**INFORMATION SUPPLIED:**
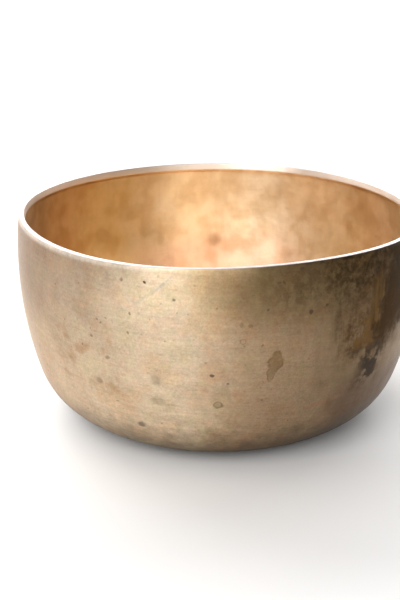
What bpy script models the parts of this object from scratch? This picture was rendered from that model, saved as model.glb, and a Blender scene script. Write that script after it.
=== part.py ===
"""Singing bowl: one shell of bell bronze, hammered to shape by hand and trimmed flat at the lip.

Metres, +Z up. The origin is the centre of the flat resting face under the bowl, and +Z runs
along the bowl's axis, out of its mouth.
"""

import math

import bmesh
import bpy

# Outside of the shell: a flat foot, a foot arc, a corner arc and one long side arc, each
# tangent to the next. The side leans in again above the belly, its widest place.
HEIGHT = 0.0925
MOUTH_RADIUS = 0.0888
BELLY_RADIUS = 0.0900
SIDE_ARC = 0.160
CORNER_ARC = 0.0325
FOOT_ARC = 0.060
CORNER_START = math.radians(18)  # how far below level the side arc gives way to the corner arc

# Wall and lip. The lip is thicker than the wall: a flat top, a steep bevel inside it, and a
# short run below the bevel where the inside falls back to the wall.
WALL = 0.0022
LIP_FLAT = 0.0023
LIP_WIDTH = 0.0028
BEVEL_DEPTH = 0.0028
FALL_BACK = 0.0020
EDGE_RADIUS = 0.0003

# What the hammer left: the lip isn't quite level and the mouth isn't quite round. Each row is
# a number of lobes, their height, and the direction of the first one in degrees from +X.
LEVEL_LOBES = ((1, 0.00025, 190), (2, 0.00018, 116), (3, 0.00040, 61), (4, 0.00013, 24))
ROUND_LOBES = ((2, 0.00016, 137), (3, 0.00033, 118), (4, 0.00039, 67))

SEGMENTS = 72
SIDE_STEPS = 7
CORNER_STEPS = 8
FOOT_STEPS = 3
EDGE_STEPS = 2
FALL_STEPS = 3
SAME_PLACE = 1e-6

# Centres of the three outside arcs, as (radius, height) about the bowl's axis. The foot arc
# touches the ground, which settles the angle where it takes over from the corner arc.
SIDE_X = BELLY_RADIUS - SIDE_ARC
SIDE_CENTRE = (SIDE_X, HEIGHT - math.sqrt(SIDE_ARC**2 - (MOUTH_RADIUS - SIDE_X) ** 2))
CORNER_CENTRE = (
    SIDE_CENTRE[0] + (SIDE_ARC - CORNER_ARC) * math.cos(CORNER_START),
    SIDE_CENTRE[1] - (SIDE_ARC - CORNER_ARC) * math.sin(CORNER_START),
)
FOOT_START = math.asin((FOOT_ARC - CORNER_CENTRE[1]) / (FOOT_ARC - CORNER_ARC))
FOOT_CENTRE = (CORNER_CENTRE[0] - (FOOT_ARC - CORNER_ARC) * math.cos(FOOT_START), FOOT_ARC)


def clear_scene():
    for old in list(bpy.data.objects):
        bpy.data.objects.remove(old, do_unlink=True)


def bell_bronze():
    material = bpy.data.materials.new("bell_bronze")
    material.use_nodes = True
    shader = material.node_tree.nodes["Principled BSDF"]
    shader.inputs["Base Color"].default_value = (0.62, 0.44, 0.26, 1.0)
    shader.inputs["Metallic"].default_value = 1.0
    shader.inputs["Roughness"].default_value = 0.38
    return material


def arc(centre, radius, start, end, steps):
    """Points from one angle to another, both measured up from the outward radius, ends included."""
    points = []
    for i in range(steps + 1):
        angle = start + (end - start) * i / steps
        points.append((centre[0] + radius * math.cos(angle), centre[1] + radius * math.sin(angle)))
    return points


def side_angle(radius, height):
    """The angle at which a circle of this radius about SIDE_CENTRE reaches this height."""
    return math.asin((height - SIDE_CENTRE[1]) / radius)


def shell_run(inset, top):
    """The side, corner and foot arcs, moved inwards by inset, from a height down to the axis."""
    side = SIDE_ARC - inset
    points = arc(SIDE_CENTRE, side, side_angle(side, top), -CORNER_START, SIDE_STEPS)
    points += arc(CORNER_CENTRE, CORNER_ARC - inset, -CORNER_START, -FOOT_START, CORNER_STEPS)[1:]
    points += arc(FOOT_CENTRE, FOOT_ARC - inset, -FOOT_START, -math.pi / 2, FOOT_STEPS)[1:]
    points.append((0.0, inset))
    return points


def lip_run():
    """Over the lip: round its outer edge, across the flat top, and down the bevel."""
    bevel_lean = math.atan2(LIP_WIDTH - LIP_FLAT, BEVEL_DEPTH)
    outer_edge = (MOUTH_RADIUS - EDGE_RADIUS, HEIGHT - EDGE_RADIUS)
    inner_edge = (MOUTH_RADIUS - LIP_FLAT + EDGE_RADIUS, HEIGHT - EDGE_RADIUS)
    points = arc(outer_edge, EDGE_RADIUS, 0.0, math.pi / 2, EDGE_STEPS)
    points += arc(inner_edge, EDGE_RADIUS, math.pi / 2, math.pi - bevel_lean, EDGE_STEPS)
    points.append((MOUTH_RADIUS - LIP_WIDTH, HEIGHT - BEVEL_DEPTH))
    return points


def fall_back_run():
    """The inside easing from the bottom of the bevel back to the plain wall, ends left out."""
    start = (MOUTH_RADIUS - LIP_WIDTH, HEIGHT - BEVEL_DEPTH)
    inner_side = SIDE_ARC - WALL
    end_radius = SIDE_X + inner_side * math.cos(side_angle(inner_side, start[1] - FALL_BACK))
    points = []
    for i in range(1, FALL_STEPS):
        part = i / FALL_STEPS
        ease = (1 - math.cos(math.pi * part)) / 2
        points.append((start[0] + (end_radius - start[0]) * ease, start[1] - FALL_BACK * part))
    return points


def profile():
    """The shell's section, from the middle of the foot, over the lip, to the inside's middle."""
    outside = shell_run(0.0, HEIGHT - EDGE_RADIUS)
    inside = shell_run(WALL, HEIGHT - BEVEL_DEPTH - FALL_BACK)
    return outside[:0:-1] + lip_run() + fall_back_run() + inside


def lobes(table, direction):
    total = 0.0
    for count, height, first in table:
        total += height * math.cos(count * (direction - math.radians(first)))
    return total


def hammer(point):
    """Moves a point of the turned shell to where the hammer left it, less and less further down."""
    share = max(0.0, min(1.0, point.z / HEIGHT))
    fade = share * share * (3 - 2 * share)
    direction = math.atan2(point.y, point.x)
    stretch = 1 + fade * lobes(ROUND_LOBES, direction) / MOUTH_RADIUS
    point.x *= stretch
    point.y *= stretch
    point.z += fade * lobes(LEVEL_LOBES, direction)


def bowl():
    shape = bmesh.new()
    corners = [shape.verts.new((radius, 0.0, height)) for radius, height in profile()]
    edges = [shape.edges.new(pair) for pair in zip(corners, corners[1:])]
    bmesh.ops.spin(
        shape,
        geom=corners + edges,
        axis=(0, 0, 1),
        cent=(0, 0, 0),
        angle=2 * math.pi,
        steps=SEGMENTS,
        use_merge=True,
    )
    bmesh.ops.remove_doubles(shape, verts=shape.verts, dist=SAME_PLACE)
    bmesh.ops.recalc_face_normals(shape, faces=shape.faces)
    for vertex in shape.verts:
        hammer(vertex.co)
    mesh = bpy.data.meshes.new("bowl")
    shape.to_mesh(mesh)
    shape.free()
    mesh.shade_smooth()
    mesh.set_sharp_from_angle(angle=math.radians(35))
    mesh.materials.append(bell_bronze())
    thing = bpy.data.objects.new("bowl", mesh)
    bpy.context.scene.collection.objects.link(thing)


clear_scene()
bowl()
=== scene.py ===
"""Singing bowl: the hammered bronze surface, a pale floor, soft light and the camera.

Metres, +Z up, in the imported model's frame: the origin is the centre of the resting face, +X is
to the viewer's right and -Y is towards the viewer. Directions round the bowl are in degrees
from +X, so the front is at -90 and the left is at 180, which is also -180.
"""

import math
import random
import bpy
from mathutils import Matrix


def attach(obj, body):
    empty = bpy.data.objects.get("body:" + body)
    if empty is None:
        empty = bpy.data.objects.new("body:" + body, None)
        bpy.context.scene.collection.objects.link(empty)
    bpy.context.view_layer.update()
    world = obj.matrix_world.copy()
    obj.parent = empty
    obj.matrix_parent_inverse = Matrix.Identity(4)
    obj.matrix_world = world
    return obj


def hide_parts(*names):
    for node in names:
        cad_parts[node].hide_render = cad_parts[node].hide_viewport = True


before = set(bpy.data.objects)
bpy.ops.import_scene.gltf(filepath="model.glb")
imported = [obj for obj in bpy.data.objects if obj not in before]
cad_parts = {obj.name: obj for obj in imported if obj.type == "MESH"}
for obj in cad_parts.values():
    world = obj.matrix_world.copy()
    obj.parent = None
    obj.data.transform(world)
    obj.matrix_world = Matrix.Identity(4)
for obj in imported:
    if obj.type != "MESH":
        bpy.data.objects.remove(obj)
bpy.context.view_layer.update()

from types import SimpleNamespace

import bpy
import numpy as np
from mathutils import Matrix, Vector

# ---------------------------------------------------------------------------------------------
# The shell's section, by the driving dimensions that the CAD node has
# ---------------------------------------------------------------------------------------------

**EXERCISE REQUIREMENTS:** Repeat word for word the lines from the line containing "shape.to_mesh(mesh)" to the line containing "imported = [obj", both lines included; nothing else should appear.

**FINISHED EXERCISE:**
    shape.to_mesh(mesh)
    shape.free()
    mesh.shade_smooth()
    mesh.set_sharp_from_angle(angle=math.radians(35))
    mesh.materials.append(bell_bronze())
    thing = bpy.data.objects.new("bowl", mesh)
    bpy.context.scene.collection.objects.link(thing)


clear_scene()
bowl()
=== scene.py ===
"""Singing bowl: the hammered bronze surface, a pale floor, soft light and the camera.

Metres, +Z up, in the imported model's frame: the origin is the centre of the resting face, +X is
to the viewer's right and -Y is towards the viewer. Directions round the bowl are in degrees
from +X, so the front is at -90 and the left is at 180, which is also -180.
"""

import math
import random
import bpy
from mathutils import Matrix


def attach(obj, body):
    empty = bpy.data.objects.get("body:" + body)
    if empty is None:
        empty = bpy.data.objects.new("body:" + body, None)
        bpy.context.scene.collection.objects.link(empty)
    bpy.context.view_layer.update()
    world = obj.matrix_world.copy()
    obj.parent = empty
    obj.matrix_parent_inverse = Matrix.Identity(4)
    obj.matrix_world = world
    return obj


def hide_parts(*names):
    for node in names:
        cad_parts[node].hide_render = cad_parts[node].hide_viewport = True


before = set(bpy.data.objects)
bpy.ops.import_scene.gltf(filepath="model.glb")
imported = [obj for obj in bpy.data.objects if obj not in before]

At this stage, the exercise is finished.